▸ Objective:
Could every line of the data be printed exactly as it reads?

+ + + + + + +

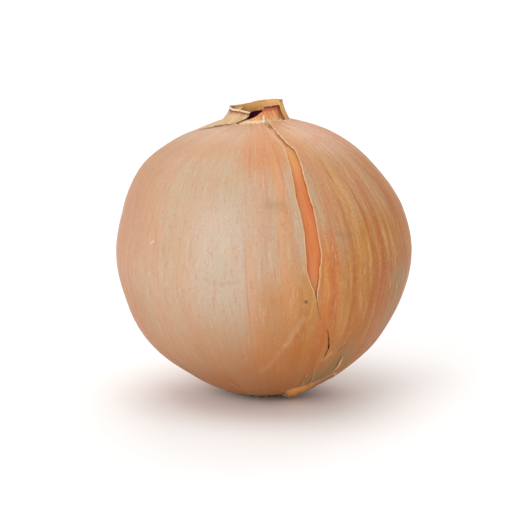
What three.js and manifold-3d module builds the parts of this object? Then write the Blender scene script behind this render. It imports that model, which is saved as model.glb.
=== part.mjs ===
// A dry yellow onion that stands on its trimmed root plate and leans a little to the left.
// The bulb lies under a papery outer skin that has split down the front right.
// Dried leaf sheaths make the cut neck, and a torn flap of older skin clings to the base.
// Millimetres, +Z up, front towards -Y, origin in the middle of the flat under the roots.
import * as THREE from 'three';
import { mergeVertices } from 'three/addons/utils/BufferGeometryUtils.js';
import Module from 'manifold-3d';

const wasm = await Module();
wasm.setup();

// Driving dimensions
const bulbRadius = 38.4;          // at the widest ring of the outer skin
const centreHeight = 35.7;        // widest ring's centre above the surface it stands on
const leanAngle = 3.2;            // neck's lean to the left, in degrees
const shoulderShift = -1.7;       // the shoulder bulges to the left
const haunchShift = -0.6;         // and so does the lower flank
const skinThickness = 0.6;
const gap = 0.4;                  // air between one dry layer and the next
const veinHeight = 0.3;           // raised veins of the outer skin
const neckFootWidth = 17.6;
const neckFootDepth = 13.6;
const neckRimWidth = 13.6;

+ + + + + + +

▸ Complete response:
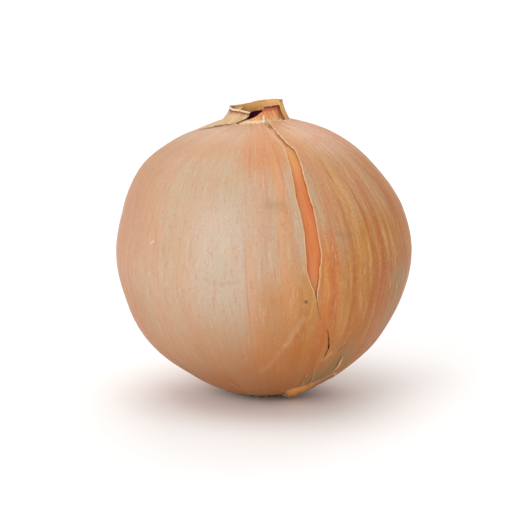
What three.js and manifold-3d module builds the parts of this object? Then write the Blender scene script behind this render. It imports that model, which is saved as model.glb.
=== part.mjs ===
// A dry yellow onion that stands on its trimmed root plate and leans a little to the left.
// The bulb lies under a papery outer skin that has split down the front right.
// Dried leaf sheaths make the cut neck, and a torn flap of older skin clings to the base.
// Millimetres, +Z up, front towards -Y, origin in the middle of the flat under the roots.
import * as THREE from 'three';
import { mergeVertices } from 'three/addons/utils/BufferGeometryUtils.js';
import Module from 'manifold-3d';

const wasm = await Module();
wasm.setup();

// Driving dimensions
const bulbRadius = 38.4;          // at the widest ring of the outer skin
const centreHeight = 35.7;        // widest ring's centre above the surface it stands on
const leanAngle = 3.2;            // neck's lean to the left, in degrees
const shoulderShift = -1.7;       // the shoulder bulges to the left
const haunchShift = -0.6;         // and so does the lower flank
const skinThickness = 0.6;
const gap = 0.4;                  // air between one dry layer and the next
const veinHeight = 0.3;           // raised veins of the outer skin
const neckFootWidth = 17.6;
const neckFootDepth = 13.6;
const neckRimWidth = 13.6;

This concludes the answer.